El tercer pensador es otro economista de origen austríaco, Friedrich von Hayek. Su magnífica intuición fue que la economía de mercado es un mecanismo inigualable para alentar y combinar innovaciones y movilizar la inteligencia humana en pos de la creación de riqueza (siempre que se respeten los derechos de propiedad).

Pero Hayek advirtió que esos beneficios se obtienen a un precio terrible: no se puede esperar que el mercado provea ninguna forma de justicia social. Y estaba convencido hasta la médula de que cualquier intento de manejar o modificar el mercado para lograr ese objetivo no sólo iba a fracasar, sino que también le restaría capacidad para hacer lo que mejor hace. Su doctrina era pues algo así como «el mercado da, el mercado quita: alabado sea el nombre del mercado». Cualquier otra cosa nos pondría en un «camino de servidumbre».

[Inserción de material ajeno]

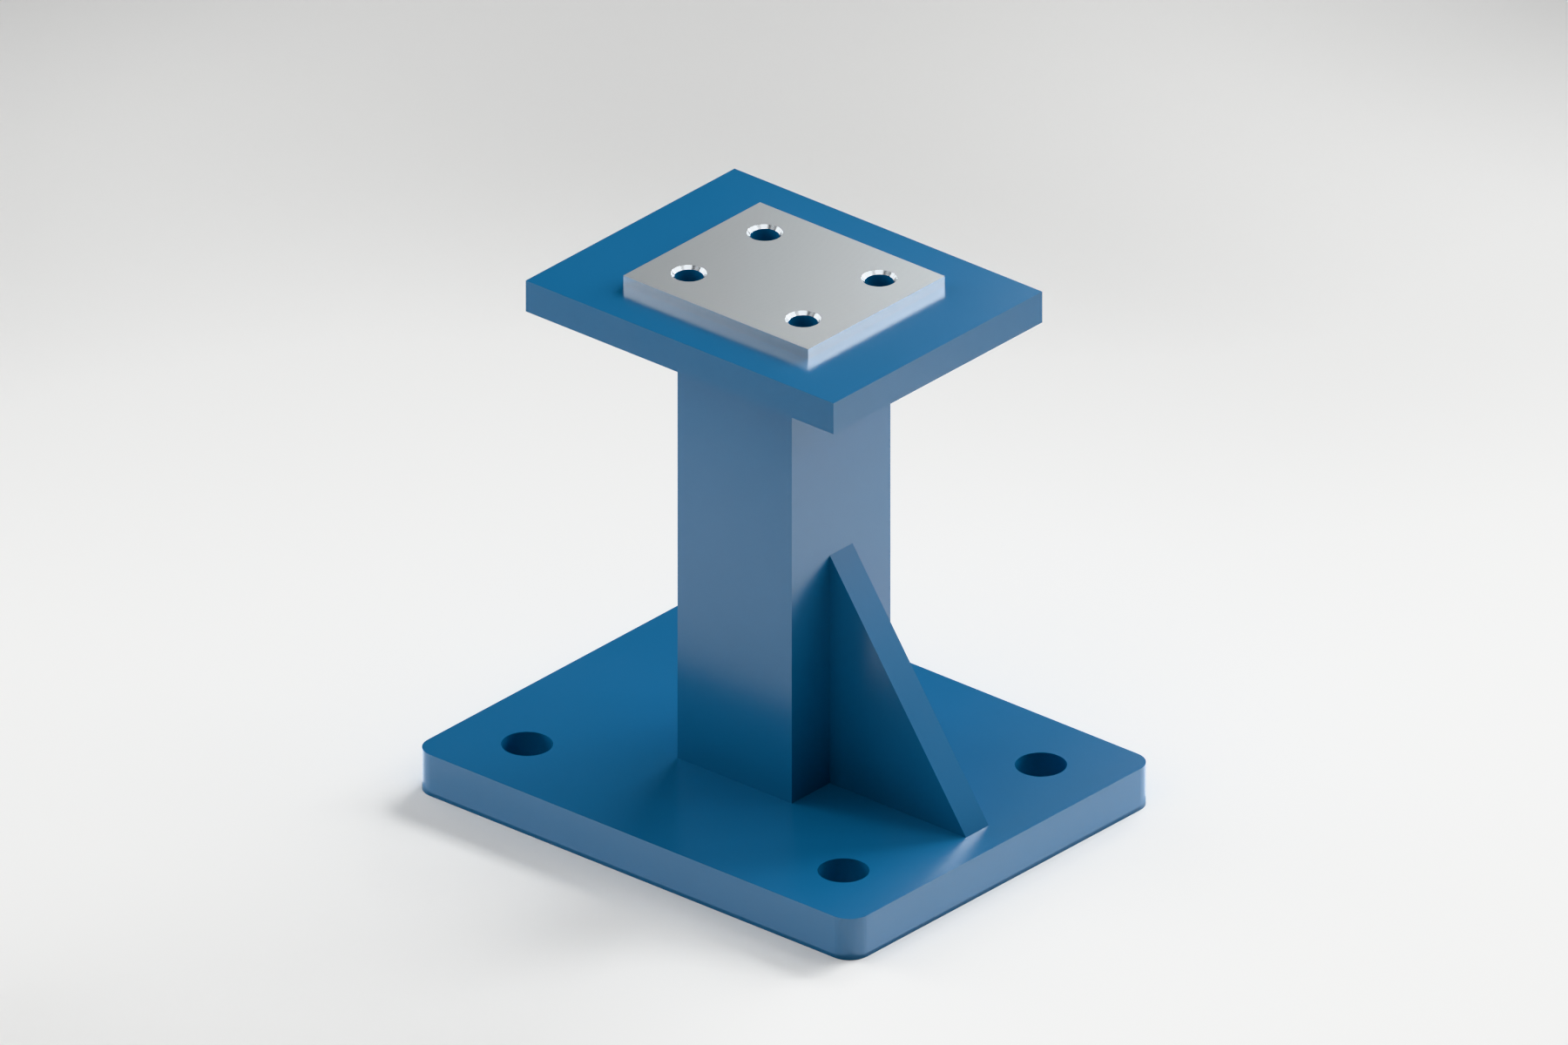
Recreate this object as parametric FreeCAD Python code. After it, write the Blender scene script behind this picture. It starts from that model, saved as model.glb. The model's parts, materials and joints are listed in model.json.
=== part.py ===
import FreeCAD, Part
import math
import os

# Welded steel support in millimetres. A square hollow column stands on a thick base plate, is
# stiffened on one side by a triangular gusset, and carries a top plate with a machined pad.
# The origin is the centre of the base plate's underside and +Z is up. +X runs along the base
# plate's long side, towards the gusset, and +Y along its short side.

# Base plate, held down by anchor bolts through four clearance holes
BASE_LENGTH = 500.0
BASE_WIDTH = 400.0
BASE_THICKNESS = 40.0
BASE_CORNER_RADIUS = 20.0
ANCHOR_HOLE_DIAMETER = 45.0
ANCHOR_EDGE_DISTANCE = 70.0

# Column, a square hollow section with square outer corners
COLUMN_SIDE = 130.0
COLUMN_HEIGHT = 425.0
COLUMN_WALL = 12.5
COLUMN_INNER_RADIUS = 5.0

# Gusset, a triangle between the column and the base plate, its slope measured from the base plate
GUSSET_THICKNESS = 30.0
GUSSET_SLOPE_DEGREES = 55.0
GUSSET_TOE_SETBACK = 30.0

# Top plate, centred on the column
TOP_LENGTH = 350.0
TOP_WIDTH = 275.0
TOP_THICKNESS = 30.0

# Mounting pad. Its blind holes run on into the top plate and end in a drill point, and the floor
# is the steel left between that point and the top plate's underside.
PAD_LENGTH = 210.0
PAD_WIDTH = 180.0
PAD_THICKNESS = 10.0
PAD_HOLE_DIAMETER = 25.0
PAD_HOLE_CHAMFER = 3.0
PAD_HOLE_EDGE_DISTANCE = 40.0
PAD_HOLE_FLOOR = 5.0
DRILL_POINT_DEGREES = 118.0

# Weld preparations, each a groove cut at 45 degrees. A root face is the width left square to bear
# on the neighbour, and the pad's land is the height of its side left above the groove.
COLUMN_ROOT_FACE = 2.5
GUSSET_ROOT_FACE = 10.0
PAD_LAND = 5.0

# Two levels nearer than this are the same level
SAME_LEVEL = 0.01

UP = FreeCAD.Vector(0, 0, 1)
DOWN = FreeCAD.Vector(0, 0, -1)

# Levels above the foundation
BASE_TOP = BASE_THICKNESS
COLUMN_TOP = BASE_TOP + COLUMN_HEIGHT
TOP_PLATE_TOP = COLUMN_TOP + TOP_THICKNESS
PAD_TOP = TOP_PLATE_TOP + PAD_THICKNESS

# The gusset fills the corner between the column's face and the base plate
COLUMN_FACE = COLUMN_SIDE / 2
GUSSET_FOOT = BASE_LENGTH / 2 - GUSSET_TOE_SETBACK - COLUMN_FACE
GUSSET_HEIGHT = GUSSET_FOOT * math.tan(math.radians(GUSSET_SLOPE_DEGREES))

# Depths of the weld grooves, from what their root faces and land leave
COLUMN_GROOVE = COLUMN_WALL - COLUMN_ROOT_FACE
GUSSET_GROOVE = (GUSSET_THICKNESS - GUSSET_ROOT_FACE) / 2
PAD_GROOVE = PAD_THICKNESS - PAD_LAND


def centred_block(length, width, low, high):
    """A rectangular block centred on the Z axis, between two levels."""
    corner = FreeCAD.Vector(-length / 2, -width / 2, low)
    return Part.makeBox(length, width, high - low, corner)


def upright_edges(block):
    """The four corner edges of a block, which run from its bottom to its top."""
    return [edge for edge in block.Edges if edge.BoundBox.ZLength > SAME_LEVEL]


def rim_edges(block, level):
    """The edges round one end of a block, at the level given."""
    flat = [edge for edge in block.Edges if edge.BoundBox.ZLength < SAME_LEVEL]
    return [edge for edge in flat if abs(edge.BoundBox.Center.z - level) < SAME_LEVEL]


def bevelled_block(length, width, low, high, groove, ends):
    """A centred block with a 45 degree weld groove round each of the ends given."""
    block = centred_block(length, width, low, high)
    rims = [edge for level in ends for edge in rim_edges(block, level)]
    return block.makeChamfer(groove, rims)


def groove_weld(length, width, low, high, groove, end):
    """The ring of weld metal that fills the groove round one end, dressed flush with the sides."""
    whole = centred_block(length, width, low, high)
    return whole.cut(bevelled_block(length, width, low, high, groove, [end]))


def corner_places(length, width, edge_distance):
    """The centres of four holes, each as far from one side of its corner as from the other."""
    x = length / 2 - edge_distance
    y = width / 2 - edge_distance
    return [(-x, -y), (x, -y), (-x, y), (x, y)]


def prism(points, run):
    """A closed outline carried along a vector."""
    return Part.Face(Part.makePolygon(points + points[:1])).extrude(run)


def base_plate():
    """A flat plate with rounded corners and a through hole near each corner."""
    plate = centred_block(BASE_LENGTH, BASE_WIDTH, 0, BASE_TOP)
    plate = plate.makeFillet(BASE_CORNER_RADIUS, upright_edges(plate))
    for x, y in corner_places(BASE_LENGTH, BASE_WIDTH, ANCHOR_EDGE_DISTANCE):
        centre = FreeCAD.Vector(x, y, 0)
        plate = plate.cut(Part.makeCylinder(ANCHOR_HOLE_DIAMETER / 2, BASE_TOP, centre, UP))
    return plate


def column():
    """A square tube whose walls are bevelled from outside at both ends, down to a root face."""
    ends = [BASE_TOP, COLUMN_TOP]
    block = bevelled_block(COLUMN_SIDE, COLUMN_SIDE, BASE_TOP, COLUMN_TOP, COLUMN_GROOVE, ends)
    bore_side = COLUMN_SIDE - 2 * COLUMN_WALL
    bore = centred_block(bore_side, bore_side, BASE_TOP, COLUMN_TOP)
    return block.cut(bore.makeFillet(COLUMN_INNER_RADIUS, upright_edges(bore)))


def column_weld(end):
    """The weld that closes the groove between one end of the column and its plate."""
    return groove_weld(COLUMN_SIDE, COLUMN_SIDE, BASE_TOP, COLUMN_TOP, COLUMN_GROOVE, end)


def gusset_triangle():
    """The gusset's whole triangle at full thickness, its welds included."""
    side = -GUSSET_THICKNESS / 2
    heel = FreeCAD.Vector(COLUMN_FACE, side, BASE_TOP)
    toe = FreeCAD.Vector(COLUMN_FACE + GUSSET_FOOT, side, BASE_TOP)
    apex = FreeCAD.Vector(COLUMN_FACE, side, BASE_TOP + GUSSET_HEIGHT)
    return prism([heel, toe, apex], FreeCAD.Vector(0, GUSSET_THICKNESS, 0))


def double_bevel(reach):
    """Points across an edge that widens from its root face to full thickness, then runs on.

    Each point is a place across the thickness and a distance in from the edge.
    """
    root = GUSSET_ROOT_FACE / 2
    full = GUSSET_THICKNESS / 2
    right = [(root, 0), (full, GUSSET_GROOVE), (full, reach)]
    left = [(-across, inward) for across, inward in reversed(right)]
    return right + left


def gusset():
    """The triangle with its foot and its back bevelled from both sides."""
    foot = [FreeCAD.Vector(COLUMN_FACE, y, BASE_TOP + z) for y, z in double_bevel(GUSSET_HEIGHT)]
    back = [FreeCAD.Vector(COLUMN_FACE + x, y, BASE_TOP) for y, x in double_bevel(GUSSET_FOOT)]
    along_foot = prism(foot, FreeCAD.Vector(GUSSET_FOOT, 0, 0))
    along_back = prism(back, FreeCAD.Vector(0, 0, GUSSET_HEIGHT))
    return gusset_triangle().common(along_foot).common(along_back)


def gusset_welds():
    """Weld metal on each side of the gusset, in one run along its foot and up its back."""
    return gusset_triangle().cut(gusset())


def drilled(plate):
    """A plate cut by the pad's four holes: a chamfered mouth, a straight bore and a drill point."""
    radius = PAD_HOLE_DIAMETER / 2
    point = radius / math.tan(math.radians(DRILL_POINT_DEGREES / 2))
    bore_end = COLUMN_TOP + PAD_HOLE_FLOOR + point
    for x, y in corner_places(PAD_LENGTH, PAD_WIDTH, PAD_HOLE_EDGE_DISTANCE):
        mouth = FreeCAD.Vector(x, y, PAD_TOP)
        bottom = FreeCAD.Vector(x, y, bore_end)
        chamfer = Part.makeCone(radius + PAD_HOLE_CHAMFER, radius, PAD_HOLE_CHAMFER, mouth, DOWN)
        bore = Part.makeCylinder(radius, PAD_TOP - bore_end, mouth, DOWN)
        plate = plate.cut(bore.fuse(chamfer).fuse(Part.makeCone(radius, 0, point, bottom, DOWN)))
    return plate


def top_plate():
    """A flat plate with square corners, drilled from above through the pad."""
    return drilled(centred_block(TOP_LENGTH, TOP_WIDTH, COLUMN_TOP, TOP_PLATE_TOP))


def mounting_pad():
    """A low block with a weld groove round its foot, drilled through."""
    ends = [TOP_PLATE_TOP]
    return drilled(bevelled_block(PAD_LENGTH, PAD_WIDTH, TOP_PLATE_TOP, PAD_TOP, PAD_GROOVE, ends))


def pad_weld():
    """The weld that closes the groove between the pad and the top plate."""
    return groove_weld(PAD_LENGTH, PAD_WIDTH, TOP_PLATE_TOP, PAD_TOP, PAD_GROOVE, TOP_PLATE_TOP)


NODES = {
    "base_plate": base_plate(),
    "column": column(),
    "column_foot_weld": column_weld(BASE_TOP),
    "column_head_weld": column_weld(COLUMN_TOP),
    "gusset": gusset(),
    "gusset_welds": gusset_welds(),
    "top_plate": top_plate(),
    "mounting_pad": mounting_pad(),
    "pad_weld": pad_weld(),
}

os.makedirs("parts", exist_ok=True)
for name, shape in NODES.items():
    # A single solid is written as itself, and the two gusset welds as one compound
    solids = shape.Solids
    piece = solids[0] if len(solids) == 1 else Part.makeCompound(solids)
    piece.exportStep("parts/" + name + ".step")
    print(name, len(solids), "solid(s), valid:", piece.isValid(), "volume:", round(piece.Volume, 1))
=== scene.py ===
import json
import math

import bpy
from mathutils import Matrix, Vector

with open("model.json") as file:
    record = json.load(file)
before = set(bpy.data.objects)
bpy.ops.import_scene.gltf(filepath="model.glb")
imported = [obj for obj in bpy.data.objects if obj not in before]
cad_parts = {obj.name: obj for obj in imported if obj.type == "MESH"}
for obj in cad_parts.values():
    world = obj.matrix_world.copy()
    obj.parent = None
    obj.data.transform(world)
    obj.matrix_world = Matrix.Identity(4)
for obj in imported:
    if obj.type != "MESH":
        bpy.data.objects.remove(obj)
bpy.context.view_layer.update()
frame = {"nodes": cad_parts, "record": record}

# Base plate. The real one is a 40 mm structural steel plate, flame cut with rounded corners and
# drilled for four anchor bolts. It carries the whole weldment and is sprayed with the rest of it
# in blue enamel, whose material is made here because this is the first piece to wear it.
ENAMEL_BLUE = "#296189"
ENAMEL_THIN = "#2C638B"
ENAMEL_ROUGHNESS = 0.25
ENAMEL_ROUGHNESS_DRIFT = 0.01
ENAMEL_IOR = 1.59
# A pattern's detail is how many finer waves it has, and its detail share is how strong they are
PEEL_WAVE_MM = 2.5
PEEL_DEPTH_MM = 0.003
PEEL_DETAIL = 1.0
PEEL_DETAIL_SHARE = 0.4
DRIFT_WAVE_MM = 90.0
DRIFT_DETAIL = 2.0
DRIFT_DETAIL_SHARE = 0.5
MM_PER_METRE = 1000


def linear(colour):
    """Turns an sRGB hex colour into the linear red, green, blue and alpha that shaders take."""
    shares = [int(colour[place:place + 2], 16) / 255 for place in (1, 3, 5)]
    curved = [s / 12.92 if s <= 0.04045 else ((s + 0.055) / 1.055) ** 2.4 for s in shares]
    return (*curved, 1.0)


def per_metre(wave_mm):
    """The scale of a noise or wave texture whose pattern repeats about every wave_mm."""
    return MM_PER_METRE / wave_mm


def add_node(tree, kind, inputs=None, **settings):
    """Adds a node. An input given as a socket is linked, and any other value is set."""
    node = tree.nodes.new(kind)
    for name, value in settings.items():
        setattr(node, name, value)
    for name, value in (inputs or {}).items():
        if isinstance(value, bpy.types.NodeSocket):
            tree.links.new(value, node.inputs[name])
        else:
            node.inputs[name].default_value = value
    return node


def new_material(name):
    """An empty node material and its tree."""
    material = bpy.data.materials.new(name)
    material.use_nodes = True
    material.node_tree.nodes.clear()
    return material, material.node_tree


def wear(material, *names):
    """Puts one material on CAD nodes, over all that each is made of."""
    for name in names:
        for slot in frame["nodes"][name].material_slots:
            slot.material = material


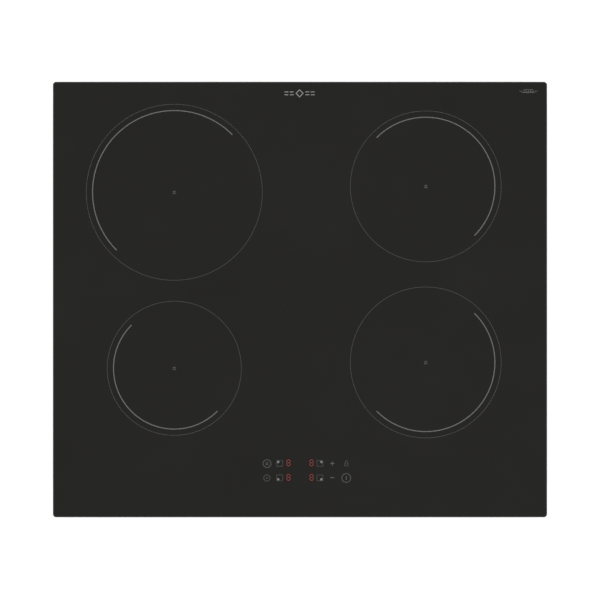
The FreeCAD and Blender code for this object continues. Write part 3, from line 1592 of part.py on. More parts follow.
def control_ribbon():
    """The flat cable from the control board, down behind its tray, to the left power board."""
    x, y = "-ribbon_side", "control_back + 2"
    over, under = "control_board_top + 2", "board_top + connector_height + 3"
    path = run([
        (x, "control_back - 9", over),
        (x, y, over),
        (x, y, under),
        (x, "board_front + 7", under),
        (x, "board_front + 7", "board_top + connector_height"),
    ], 1.5)
    start = path.Edges[0].valueAt(path.Edges[0].FirstParameter)
    wide, thick = number("ribbon_width") / 2, number("ribbon_thickness") / 2
    corners = [start + vector(i * wide, 0, j * thick) for i, j in ((-1, -1), (1, -1), (1, 1), (-1, 1))]
    profile = Part.makePolygon(corners + corners[:1])
    node("control_ribbon", own_shape("ribbon", path.makePipeShell([profile], True, False)))


# ---------------------------------------------------------------- build, check and write


probe = make_probe()
fill_sheets()
glass_top()
rim()
rails()
bottom_case()
screws()
brackets()
for side_name, side_sign in SIDES.items():
    carrier_plate(side_name, side_sign)
    carrier_springs(side_name, side_sign)
    coil_parts(side_name, side_sign)
    power_board(side_name, side_sign)
    fan(side_name, side_sign)
    coil_leads(side_name, side_sign)
for zone_name in ZONES:
    coil(zone_name)
posts()
spacers()
power_parts()
mains_filter()
control()
control_ribbon()
terminal_box()
terminal_cover()
terminal_block()
clamp_and_gland()
mains_leads()
board_leads()
doc.removeObject(probe.Name)
doc.recompute()

os.makedirs("parts", exist_ok=True)
for made in doc.Objects:
    if "Invalid" in made.State or "Error" in made.State:
        raise RuntimeError(f"{made.Name} did not compute")
for made in nodes:
    if made.Shape.isNull() or not made.Shape.isValid():
        raise RuntimeError(f"{made.Label} has no valid shape")
for made in nodes:
    made.Shape.exportStep(f"parts/{made.Label}.step")
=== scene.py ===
"""The look of a built-in induction hob.

Gives every CAD piece its material, prints the markings on the glass, lights the displays, rounds
the foam seal and gives the carrier springs and coil leads meshes of their own that ride on the
hob.
"""

import json
import math

import bmesh
import bpy
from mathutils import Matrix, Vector


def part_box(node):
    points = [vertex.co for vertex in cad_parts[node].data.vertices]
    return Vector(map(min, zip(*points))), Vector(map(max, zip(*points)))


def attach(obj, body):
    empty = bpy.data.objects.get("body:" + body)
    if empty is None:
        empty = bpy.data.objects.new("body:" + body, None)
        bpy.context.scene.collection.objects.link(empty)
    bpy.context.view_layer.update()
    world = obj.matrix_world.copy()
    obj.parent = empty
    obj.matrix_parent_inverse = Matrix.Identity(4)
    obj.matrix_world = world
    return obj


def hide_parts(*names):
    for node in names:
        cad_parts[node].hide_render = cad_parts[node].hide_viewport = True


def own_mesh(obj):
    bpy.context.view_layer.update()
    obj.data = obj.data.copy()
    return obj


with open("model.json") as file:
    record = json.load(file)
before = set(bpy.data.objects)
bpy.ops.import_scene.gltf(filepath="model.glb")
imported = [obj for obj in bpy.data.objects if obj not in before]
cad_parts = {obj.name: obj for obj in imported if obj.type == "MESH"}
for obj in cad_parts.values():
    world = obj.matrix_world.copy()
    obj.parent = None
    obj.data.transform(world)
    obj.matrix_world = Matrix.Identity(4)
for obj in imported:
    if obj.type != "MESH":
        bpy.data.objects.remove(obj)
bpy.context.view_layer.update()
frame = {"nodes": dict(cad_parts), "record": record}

MM = 0.001
GLASS_LOW, GLASS_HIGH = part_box("glass_top")
TOP = GLASS_HIGH.z

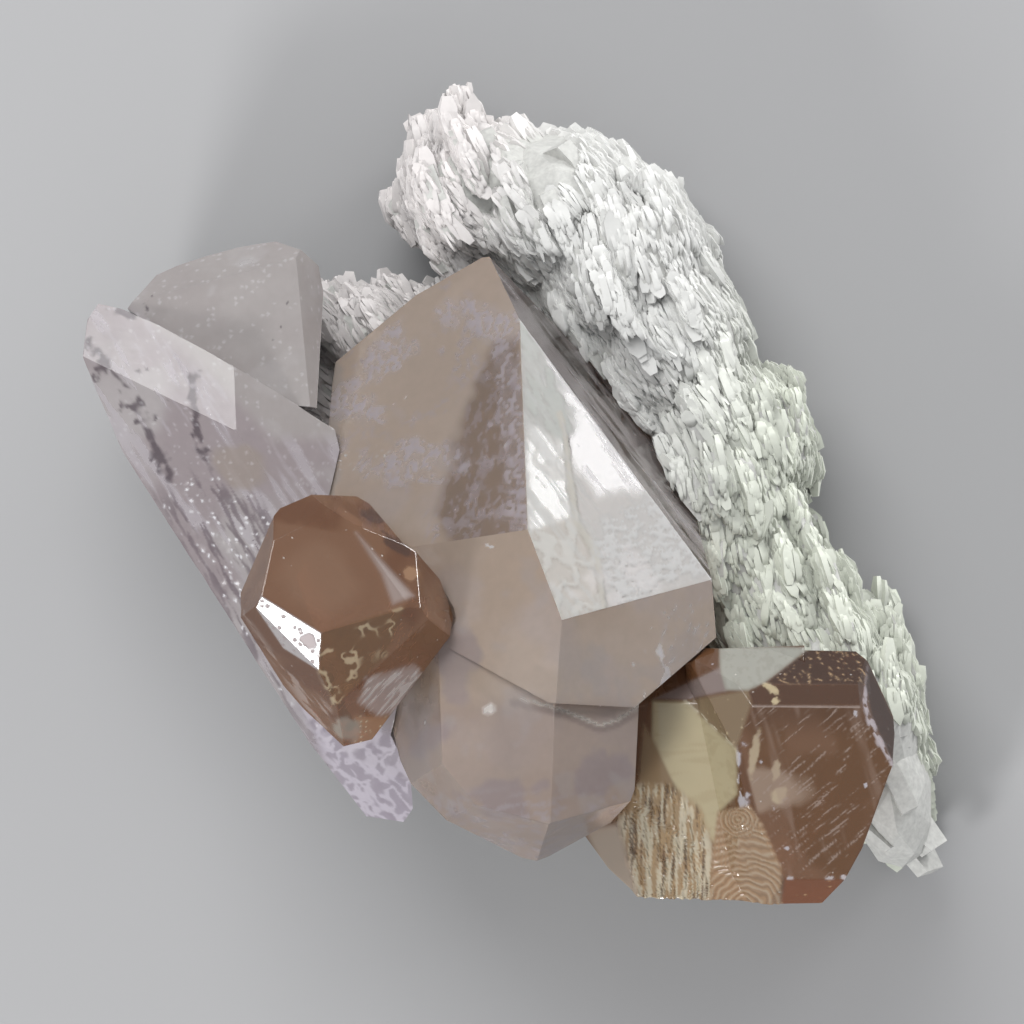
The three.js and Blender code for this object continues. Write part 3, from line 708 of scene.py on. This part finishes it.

Finalmente, el antropólogo de la economía húngaro Karl Polanyi vio que la idea que tenía Hayek de una utopía basada en el mercado era insostenible, en virtud de su carácter inhumano. La gente quiere tener voz en lo referido a cómo se usan los recursos de la sociedad; quiere un nivel mínimo digno de ingresos para todos y cierto grado de estabilidad. Le genera rechazo la idea de perder su modo de vida de un momento al otro por obra de algún cosmopolita desarraigado y maximizador de beneficios al otro lado del mundo. Para bien o para mal, así es la gente. Si en verdad los derechos de propiedad son los únicos que importan, la destrucción del tejido político y social es inevitable.

Los cuatro pensadores nos ayudan a entender por qué no hemos podido usar nuestras hazañas tecnológicas para construir un mundo equitativo y feliz. Pero por supuesto, el diagnóstico es sólo la mitad de la batalla (y probablemente menos). La tarea de las generaciones futuras es aprender a dividir y comer el pastel económico tan bien como las generaciones pasadas aprendieron a agrandarlo.